Watching a few hours’ rainfall bringing Kampala city to a messy standstill the other day brought to mind the achievements made in the East African Community since independence. Incidentally, all three original EAC countries celebrate uhuru in the third quarter and Kenya is also turning 60.
Uganda did last year, and the highlight was the centenary of Makerere University, which started off as a technical college in 1922. But Kampala’s “permanent” floods make you wonder if Makerere has ever produced any civil engineers.
Tanzania marked its six decades a couple of years back amid fanfare under a brand-new, first female president. Samia Suluhu succeeded John Magufuli, who was a stickler for fighting corruption and, with an obsession to revamp the aviation sector, had started re-equipping Air Tanzania with Dreamliner planes purchased at a huge price saving.
Just over a year after taking office, Samia found that some people in the country’s aviation sector were back to pre-Magufuli ways and had resumed purchasing planes at heavily padded prices.
In Kenya, after President William Ruto took office, he prioritised the rationalisation of Kenya Airways’ business and appeared to be in a hurry to divest the government from the loss-making national carrier, offering the entire state’s stake to private investors.
This raised chances of Kenyans’ taxes not being jettisoned out of KQ while the “Pride of Africa” performs its duty of linking the country to the rest of the word. May it come to pass before the end of Ruto’s term in office.
These were the thoughts that flashed across my mind, sitting in a motionless car stuck in Kampala’s brown waters as a few cars that had veered off the invisible tarmac tipped into open drainage channels, and strong young men became the preferred means of transport across the marine streets.
Those are moments that can make you remember that commonly shared quote attributed to former South African leader PW Botha justifying why we Blacks shouldn’t have been given independence, and make you pray that we prove that apartheid guy wrong.
The first EAC country to become independent, Tanzania, did so well and nobody would question their patriotism and Pan-Africanism.
The founding leader Mwalimu Julius Nyerere moulded the all-embracing Chama Cha Mapinduzi so well that citizens were barely bothered about political pluralism. He promoted free exchange of ideas and famously advised, “Argue, don’t shout”.
When the country was pressured, like many others, to open up to multipartyism, the development, coincidentally, came with the rise of corruption. Tanzanians, who were not amused but always preferring to settle disputes with words rather than violence, started referring to CCM as Chama Cha Mafisadi (party of corrupt people).
They got more humorous and started calling it Chukua Chako Mapema, meaning “get your cut fast.” May Tanzania keep cleansing so that the CCM maintains cleanliness and Air Tanzania doesn’t fly into storms.
Uganda started off as the most economically centrist EAC state, unlike Kenya and Tanzania, which headed Right and Left respectively. It did well until the bull-in-a-china-shop military government that spanned the ‘70s. Recovery has had mixed results for four decades. Government revenue collection has grown over a hundred times, compared to population growth of four times, but service delivery remains wanting.

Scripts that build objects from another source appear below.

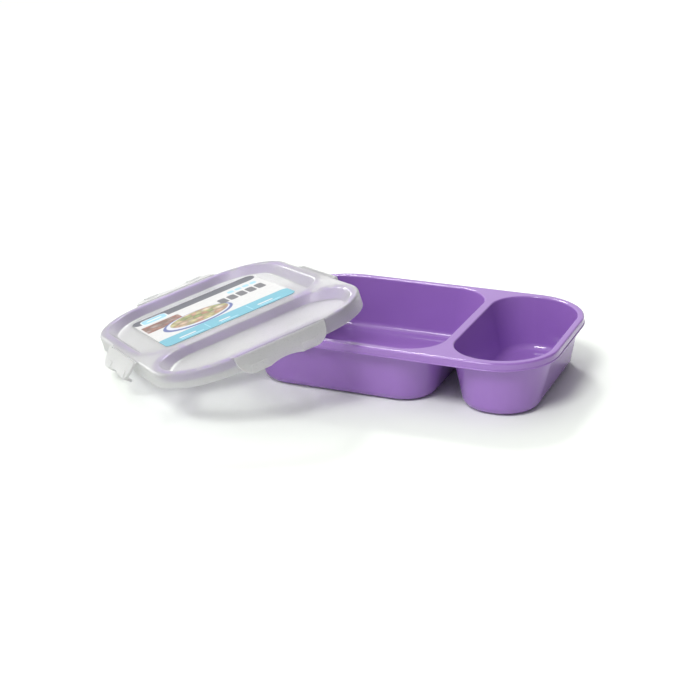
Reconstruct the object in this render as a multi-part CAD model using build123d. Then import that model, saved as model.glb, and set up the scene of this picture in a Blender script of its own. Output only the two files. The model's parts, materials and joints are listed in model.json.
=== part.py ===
from build123d import *
import math
import os

# ---------------------------------------------------------------------------
# Bento lunch box: a two-bowl tray and, leaning on its left rim, the clip-on lid
# that has been taken off it.  Millimetres.  +Z is up, the tray's long side runs
# along X, and the origin is the middle of the tray's footprint on the table.
# ---------------------------------------------------------------------------

# Tray
TRAY_LENGTH = 222.0
TRAY_WIDTH = 145.6
TRAY_HEIGHT = 40.6
TRAY_CORNER = 43.0
WALL = 1.8
FLANGE_SHORT = 5.2         # flange width at the two ends
FLANGE_LONG = 7.0          # flange width along the two long sides
LIP_DROP = 5.8             # height of the turned-down lip round the flange
LIP_WALL = 1.5
LIP_BEAD = 0.5             # how far the lip's bottom edge stands proud
LIP_BEAD_HEIGHT = 1.0
LIP_BEAD_ROUND = 0.4
RIM_ROUND = 1.4
MOUTH_ROUND = 1.1
DIVIDER_X = 38.1           # centre line of the bridge between the bowls
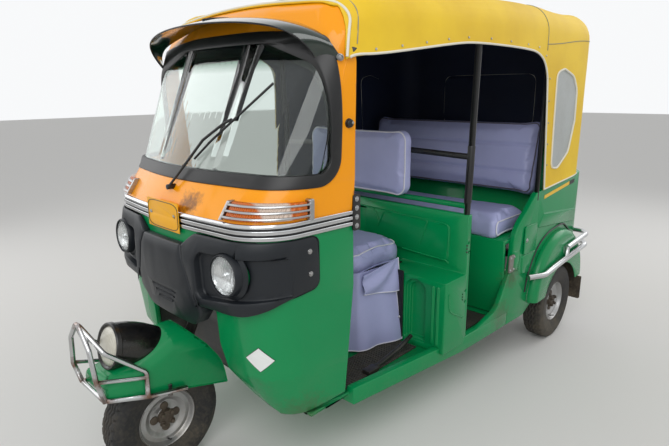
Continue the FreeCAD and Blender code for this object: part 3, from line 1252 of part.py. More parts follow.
# Foot brake, hand lever on the floor
pedal = rod((120, 470, d.floor_top + 62), (120, 560, d.floor_top), 8)
pad = Part.makeBox(70, 12, 50, Vector(85, 458, d.floor_top + 50))
feature("brake_pedal", pedal.fuse(pad).cut(floor_pan).removeSplitter())
lever = tube([(447, 640, d.floor_top + 12), (447, 820, d.floor_top + 40), (447, 900, d.floor_top + 66)], 9,
             60)
lever_foot = Part.makeBox(36, 60, 24, Vector(429, 610, d.floor_top))
feature("hand_lever", lever.fuse(lever_foot).cut(floor_mats).removeSplitter())

doc.recompute()

# Every object has to be sound before anything is written
os.makedirs("parts", exist_ok=True)
for item in doc.Objects:
    if "Invalid" in item.State or "Error" in item.State:
        raise RuntimeError(f"{item.Label} did not recompute: {item.State}")
for piece in SUB_PARTS:
    shape = piece.Shape
    if shape.isNull() or not shape.isValid() or not shape.Solids:
        raise RuntimeError(f"{piece.Label} has no sound shape")
for piece in SUB_PARTS:
    piece.Shape.exportStep(f"parts/{piece.Label}.step")
    box_ = piece.Shape.BoundBox
    print(f"{piece.Label}: {len(piece.Shape.Solids)} solids, {piece.Shape.Volume / 1e6:.3f} l, {box_}")
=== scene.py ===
import bpy
import json
import math
from contextlib import contextmanager
from mathutils import Matrix, Vector, noise

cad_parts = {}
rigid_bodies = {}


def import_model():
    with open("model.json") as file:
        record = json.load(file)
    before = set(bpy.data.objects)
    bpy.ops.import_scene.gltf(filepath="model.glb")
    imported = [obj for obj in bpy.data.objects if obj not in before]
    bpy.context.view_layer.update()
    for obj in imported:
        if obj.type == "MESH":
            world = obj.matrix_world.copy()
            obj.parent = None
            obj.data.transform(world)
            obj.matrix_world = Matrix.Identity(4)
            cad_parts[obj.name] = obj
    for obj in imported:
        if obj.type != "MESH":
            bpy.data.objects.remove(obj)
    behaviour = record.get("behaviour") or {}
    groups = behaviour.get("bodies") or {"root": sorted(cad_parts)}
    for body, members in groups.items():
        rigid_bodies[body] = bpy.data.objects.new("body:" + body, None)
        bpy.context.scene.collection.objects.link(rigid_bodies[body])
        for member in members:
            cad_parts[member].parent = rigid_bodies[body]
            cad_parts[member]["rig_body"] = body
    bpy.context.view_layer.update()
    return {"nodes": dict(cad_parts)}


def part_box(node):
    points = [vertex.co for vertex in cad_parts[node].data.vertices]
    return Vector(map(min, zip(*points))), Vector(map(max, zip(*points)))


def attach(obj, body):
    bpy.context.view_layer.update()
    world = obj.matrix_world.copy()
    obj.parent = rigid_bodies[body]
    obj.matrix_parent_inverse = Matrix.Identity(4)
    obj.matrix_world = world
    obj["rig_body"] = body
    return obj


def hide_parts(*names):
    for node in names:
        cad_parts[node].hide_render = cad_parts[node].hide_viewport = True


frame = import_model()


# Studio. The vehicle stands on a plain pale floor under a bright even sky, with one broad
# lamp over its front left and a weaker one behind. The eye is at the photograph's place,
# 1.34 m up, ahead of the left front corner.
scene = bpy.context.scene
scene.view_settings.view_transform = "Standard"
EYE = Vector((1.6147, -1.7960, 1.3352))
EYE_YAW, EYE_PITCH, EYE_ROLL = (math.radians(turn) for turn in (-44.19, 14.23, -0.56))
LENS = 28.03
ahead = Vector((math.sin(EYE_YAW) * math.cos(EYE_PITCH), math.cos(EYE_YAW) * math.cos(EYE_PITCH),
                -math.sin(EYE_PITCH)))
level = ahead.cross(Vector((0, 0, 1))).normalized()
upright = level.cross(ahead)
right = level * math.cos(EYE_ROLL) + upright * math.sin(EYE_ROLL)
up = upright * math.cos(EYE_ROLL) - level * math.sin(EYE_ROLL)
bpy.ops.object.camera_add(location=EYE, rotation=Matrix((right, up, -ahead)).transposed().to_euler())
camera = bpy.context.object
camera.name = "eye"
camera.data.lens = LENS
camera.data.sensor_width = 36
scene.camera = camera

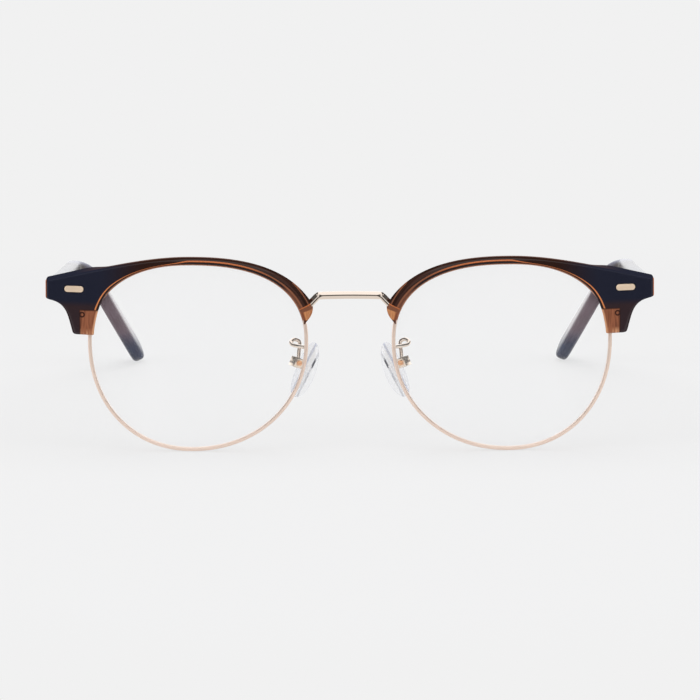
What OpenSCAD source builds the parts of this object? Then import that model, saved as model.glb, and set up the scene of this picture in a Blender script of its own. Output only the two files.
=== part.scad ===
// Browline glasses, standing open on their rims and temple tips.
// X runs along the front, +X is the wearer's left; the front looks towards -Y,
// the temples run back along +Y, and +Z is up. All sizes are in millimetres.

/* [Lens shape] */
// Width of one lens, to the middle of its rim
lens_w = 49.7; // [46:0.1:53]
// Height of one lens, to the middle of its rim
lens_h = 43.1; // [40:0.1:46]
// Distance from the lens's nose edge to its highest and lowest points
apex_in = 26.5; // [23:0.1:28]
// Height of the lens's widest place above its lowest point
wide_up = 25; // [23:0.1:27]
// Squareness of the upper quarter at the nose, where 2 is an ellipse
square_top_in = 2.4; // [2:0.01:2.8]
// Squareness of the upper quarter at the temple
square_top_out = 2.26; // [2:0.01:2.8]
// Squareness of the lower quarter at the nose
square_low_in = 2.07; // [2:0.01:2.6]
// Squareness of the lower quarter at the temple
square_low_out = 2.13; // [2:0.01:2.6]
// Gap between the middles of the two rims at the nose
nose_gap = 19.8; // [18:0.1:23]
// Radius of the ball that the front is curved to
curve_r = 150; // [120:1:300]
// Distance of that ball's centre from the mirror plane
curve_x = 28; // [20:0.5:34]
// Thickness of a lens
lens_t = 1.6; // [1.4:0.1:1.7]

/* [Rim] */
// Width of the rim wire as seen from the front
rim_w = 0.75; // [0.7:0.05:1]
// Depth of the rim wire from front to back
rim_d = 1.8; // [1.7:0.1:2.2]
// Width of the groove that holds the lens's edge
groove_w = 0.8; // [0.6:0.05:1]
// How far the groove goes past the inside of the rim
groove_deep = 0.4; // [0.3:0.05:0.45]
// Height of the saw cut through the rim above the lens's widest place
lock_rise = 4.1; // [3.9:0.05:4.2]
// Width of the closing block beside the rim
lock_w = 1.9; // [1.7:0.1:2.1]
// Depth of the closing block from front to back
lock_d = 2.1; // [1.9:0.1:2.4]
// Height of the closing block's lower half
lock_low_h = 1.8; // [1.4:0.1:2.2]
// Height of the closing block's upper half
lock_top_h = 2.6; // [2.4:0.1:2.7]
// Saw gap between the two halves
lock_gap = 0.2; // [0.1:0.05:0.4]
// Diameter of the screw that closes the rim
rim_screw_d = 1; // [0.8:0.05:1.1]

/* [Brow] */
// How far the brow reaches in front of the middle of the lens
brow_front = 1.7; // [1.4:0.1:2.2]
// How far the brow reaches behind the middle of the lens
brow_back = 2.2; // [1.8:0.1:2.8]
// Height of the brow above the rim's middle line at the top of the lens
brow_peak = 1.16; // [1.1:0.02:2]
// Width of the brow outside the rim's middle line at the nose
brow_nose = 2.85; // [2.6:0.05:3.4]
// Direction from the lens's centre at which the nose end rounds off
nose_turn = 164.5; // [163:0.5:166]
// How far the rim shows inside the brow's edge
rim_show = 0.25; // [0:0.05:0.3]
// How far the brow's outer end reaches past the lens
ear_reach = 10.15; // [9.4:0.05:11.4]
// Depth of the outer end's top corner below the top of the lens
ear_drop = 4.4; // [4:0.1:5.3]
// Height of the outer end
ear_h = 4.1; // [3.7:0.1:4.5]
// Rounding of the outer end's corners
ear_round = 0.7; // [0.3:0.1:1]
// How far back the brow's outer end reaches
ear_back = 12; // [11:0.1:13.5]
// How far the leg's bottom end is below the saw cut through the rim
leg_drop = 2.4; // [2.1:0.1:3.4]
// Width of the leg's bottom end
leg_w = 4.6; // [4.2:0.1:5.5]
// How far the leg reaches inside the rim
leg_in = 0.6; // [0.2:0.1:0.8]
// How far the milled pocket reaches past the lens
pocket_out = 2.4; // [2.3:0.02:2.6]
// Room in the milled pocket above the closing block
pocket_room = 0.3; // [0.1:0.1:0.8]
// Front wall left by the milled pocket
pocket_wall = 1.3; // [0.9:0.1:1.5]
// Diameter of the screw that holds the brow to the rim
brow_screw_d = 0.8; // [0.6:0.05:0.9]

/* [Rivet plate] */
// Length of the plate on the brow's front
plate_w = 4.4; // [3.8:0.1:5]
// Height of the plate
plate_h = 1.4; // [1.2:0.1:1.8]
// Thickness of the plate
plate_t = 0.4; // [0.3:0.05:0.6]
// Distance of the plate's middle from the brow's outer end
plate_in = 6.7; // [6.45:0.05:7.1]
// Depth of the plate's middle below the outer end's top corner
plate_drop = 1.7; // [1.5:0.1:2.1]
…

The current topic of discussion in the country is a large crowd of politicians who flew to New York for the UN General Assembly, where most had no clear role, at a time government had put a freeze on foreign travel for officials to cut costs. A smaller crowd of officials flew to attend an informal meeting of Ugandans living in North America.
So, while it gets almost impossible to move a kilometre in Kampala on a rainy day, it is easy to fly thousands of kilometres to New York despite an official freeze on non-essential foreign travel. But, even on the driest day, it can take an hour to cover a kilometre by car owing to unplanned road network and use, with no clear provision for mass conveyance for the Greater Kampala’s 3-5 million people. May mass passenger transport one day come to Kampala.
And may EAC’s leaders and transport planners prove PW Botha wrong.